- Your objective -
Reproduce the entire listing word for word.

- Collected material -

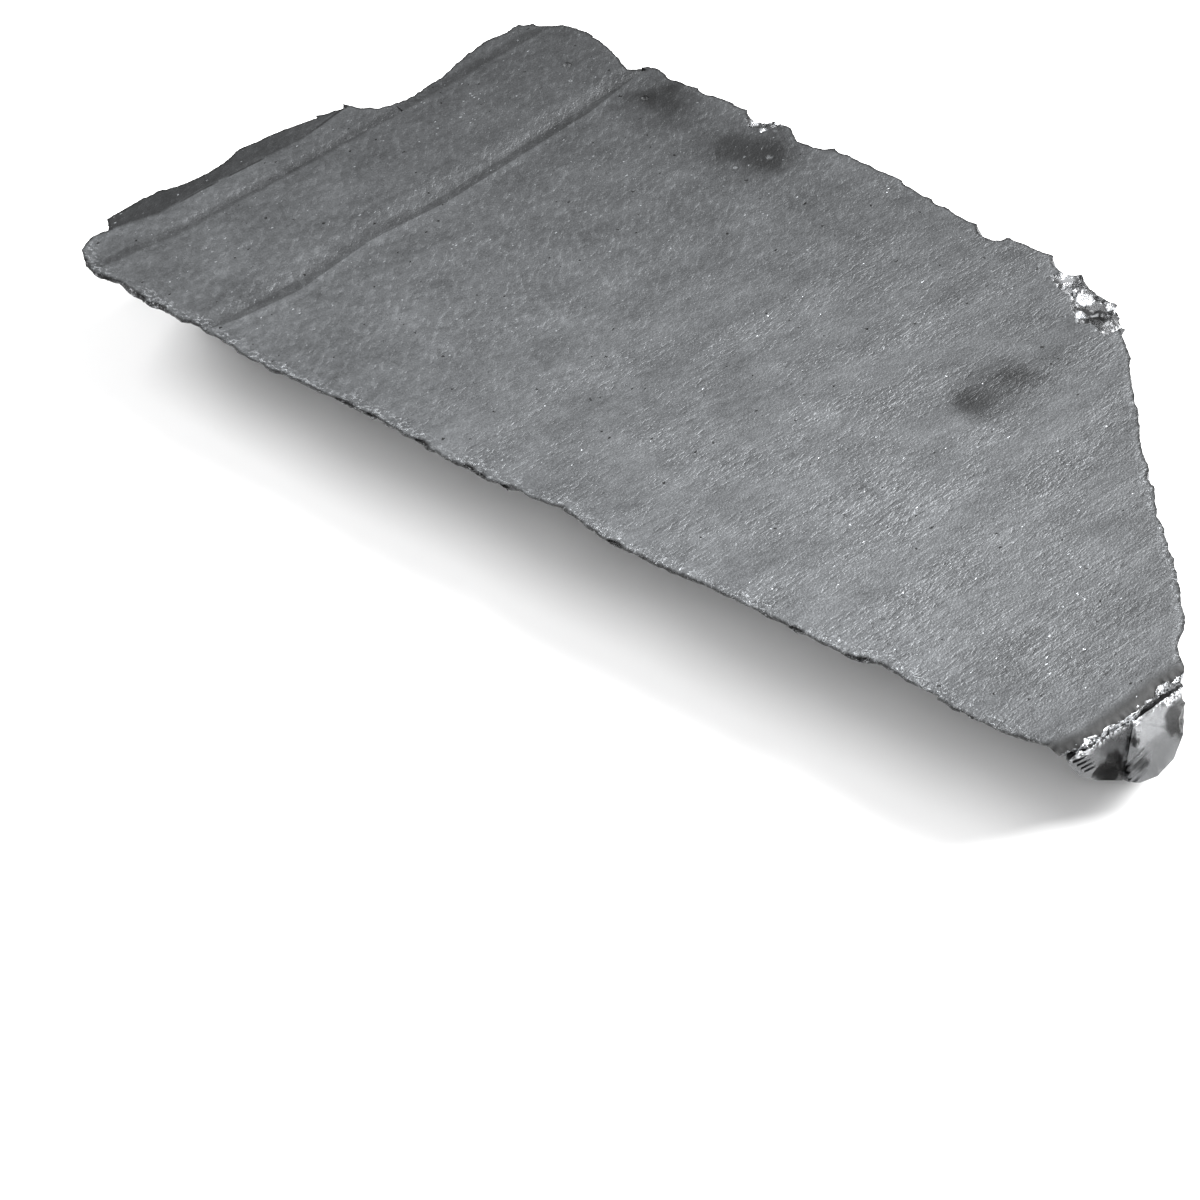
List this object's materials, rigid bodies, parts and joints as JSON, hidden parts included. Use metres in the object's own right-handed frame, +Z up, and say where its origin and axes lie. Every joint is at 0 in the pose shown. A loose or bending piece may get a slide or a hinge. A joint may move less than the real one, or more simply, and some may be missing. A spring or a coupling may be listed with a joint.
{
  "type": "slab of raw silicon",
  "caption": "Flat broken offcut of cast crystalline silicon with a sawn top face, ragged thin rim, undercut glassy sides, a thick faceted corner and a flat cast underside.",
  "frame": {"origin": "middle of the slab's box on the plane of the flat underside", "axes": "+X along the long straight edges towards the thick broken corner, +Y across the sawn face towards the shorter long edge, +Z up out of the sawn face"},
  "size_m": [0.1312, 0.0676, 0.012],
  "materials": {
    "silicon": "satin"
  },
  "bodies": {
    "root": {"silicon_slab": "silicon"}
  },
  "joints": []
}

- Task result -
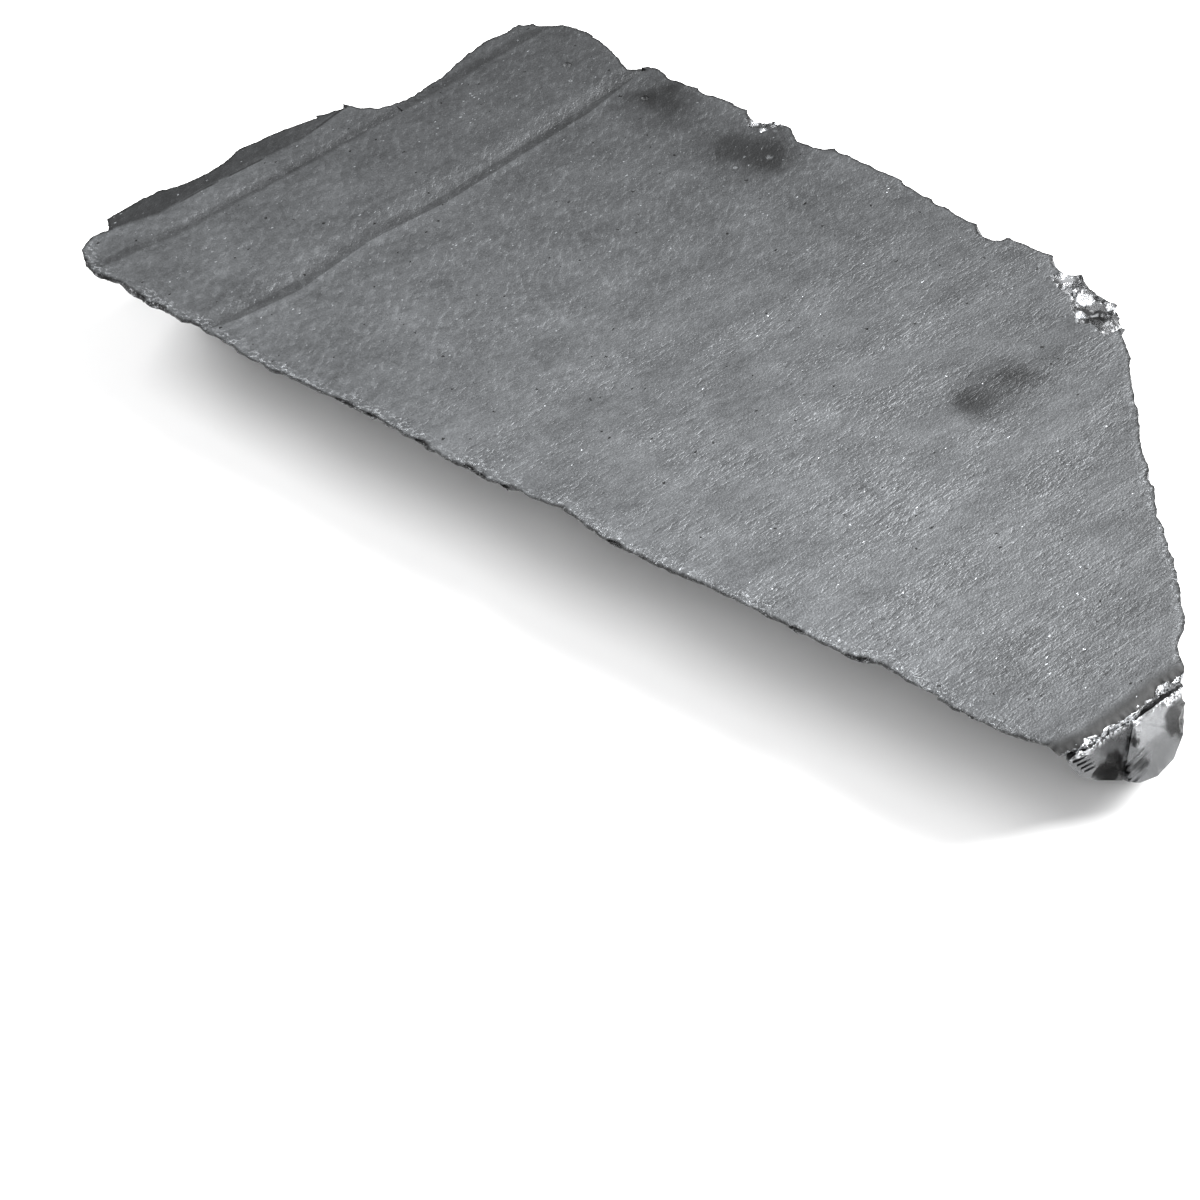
List this object's materials, rigid bodies, parts and joints as JSON, hidden parts included. Use metres in the object's own right-handed frame, +Z up, and say where its origin and axes lie. Every joint is at 0 in the pose shown. A loose or bending piece may get a slide or a hinge. A joint may move less than the real one, or more simply, and some may be missing. A spring or a coupling may be listed with a joint.
{
  "type": "slab of raw silicon",
  "caption": "Flat broken offcut of cast crystalline silicon with a sawn top face, ragged thin rim, undercut glassy sides, a thick faceted corner and a flat cast underside.",
  "frame": {"origin": "middle of the slab's box on the plane of the flat underside", "axes": "+X along the long straight edges towards the thick broken corner, +Y across the sawn face towards the shorter long edge, +Z up out of the sawn face"},
  "size_m": [0.1312, 0.0676, 0.012],
  "materials": {
    "silicon": "satin"
  },
  "bodies": {
    "root": {"silicon_slab": "silicon"}
  },
  "joints": []
}